Despite not growing up on a horse or near them very much, I love “Buck” — the documentary based on the real horse whisperer (although he doesn’t really whisper) — because it shows me how to live in such nuanced and practical ways that unfold in many aspects of my life. It speaks to me about how to be a better mother, wife, friend and colleague. It also mirrors some of my own story: while not a horsewoman, I found a way to transform a very difficult childhood through words. In a sense, the poem-whisperer took over my life from the inside out, showing me other ways to make a way while giving me lots of good company and guidance for the journey. This is what stays with me from “Buck”:

  • A scene where Buck instructs a group of riders on how to give weight: if you give 20 pounds of weight, you can gently pull the rope between you and another so that it’s a give-and-take or you can jerk it suddenly, which will make the other flinch (as a form of self-protection). It sounds simple, but it makes me think of times I either jerk the rope or don’t hold on tight enough.
  • What Buck says about how there are thousands of kinds of “feels,” a way to reach another with your hands, eyes, energy, attention…..and by extension, words.
  • When you’re on a horse, it’s one body: you and the horse. When you’re in complete synch with someone, I believe it’s one body too (or one heart, one mind). The “we” replaces the “I” and “you.”
  • “Everything’s a dance,” Buck says. It’s always a dance with each other too, a give-and-take, go-this-way-and-that, listen and speak, call and response.
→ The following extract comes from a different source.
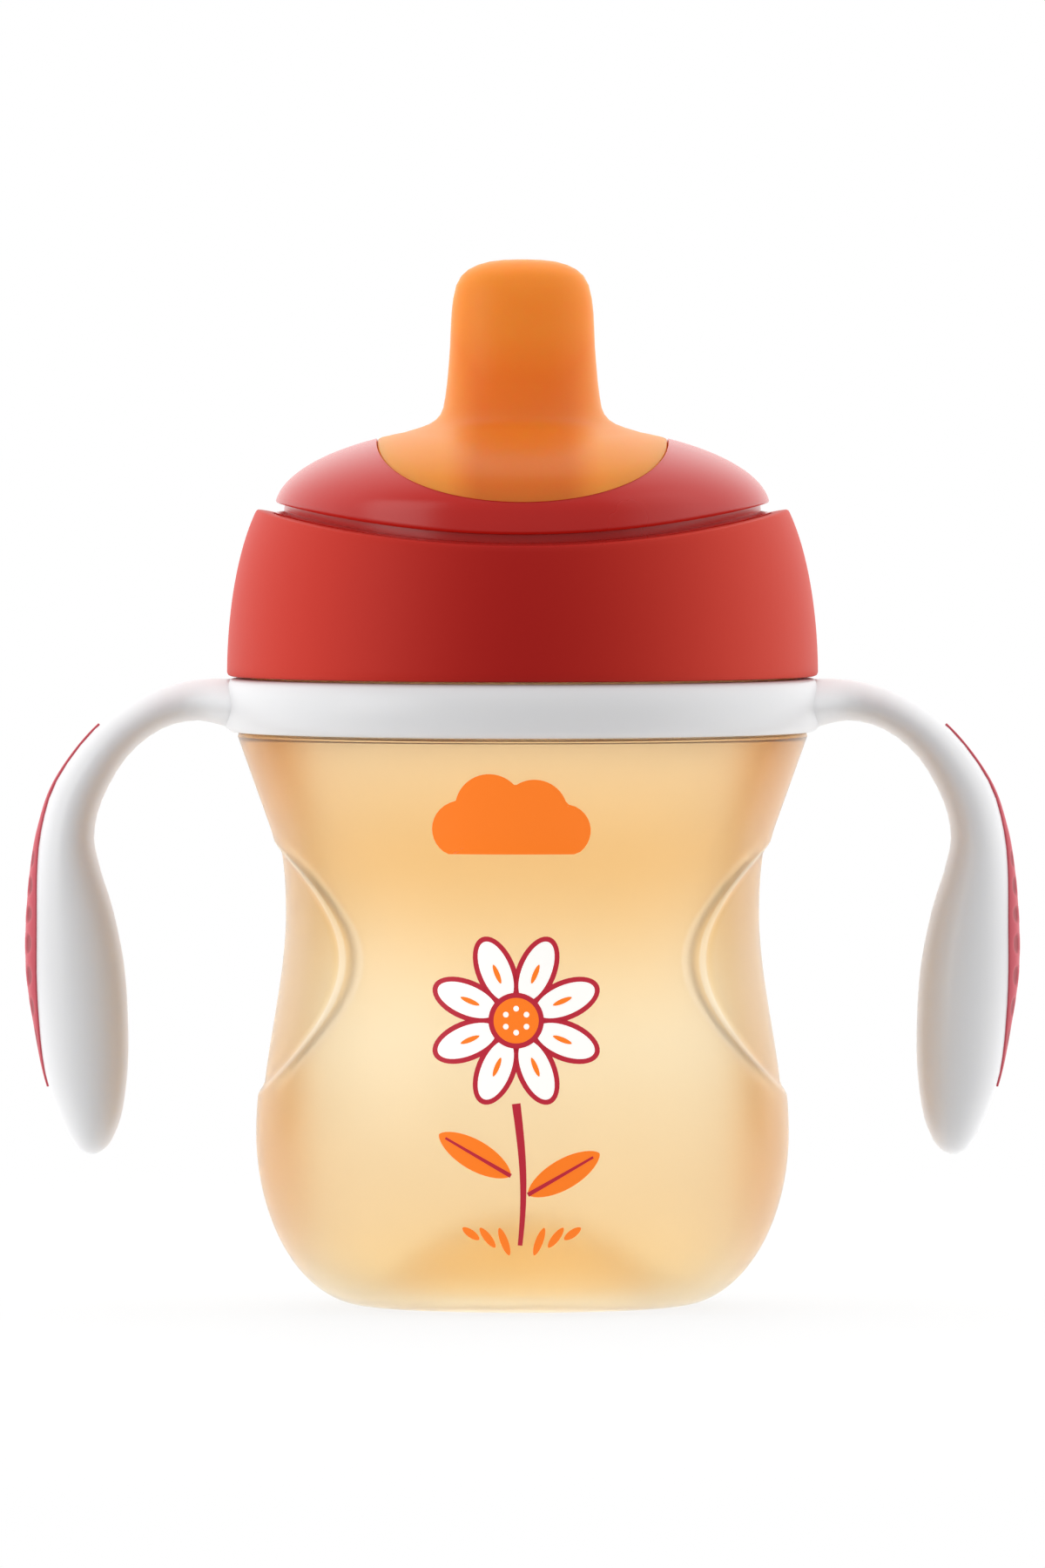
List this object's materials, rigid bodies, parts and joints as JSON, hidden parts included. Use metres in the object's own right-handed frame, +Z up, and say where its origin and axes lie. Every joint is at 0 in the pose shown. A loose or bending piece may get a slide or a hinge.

  • This film is one of the best testimonials to making a life out of the material you’ve been given, the bad as well as the good. A boy who was almost beaten to death (and who, according to some interviews, believed his father would have eventually killed him) grew up to shift the culture from breaking and beating horses into obedience to partnering with them for mutual satisfaction.
  • Finally, this movie imprints into me another story about how the spirit can be almost annihilated but with even one good witness, one good intervention (Buck’s foster parents, for instance), even a broken spirit can heal.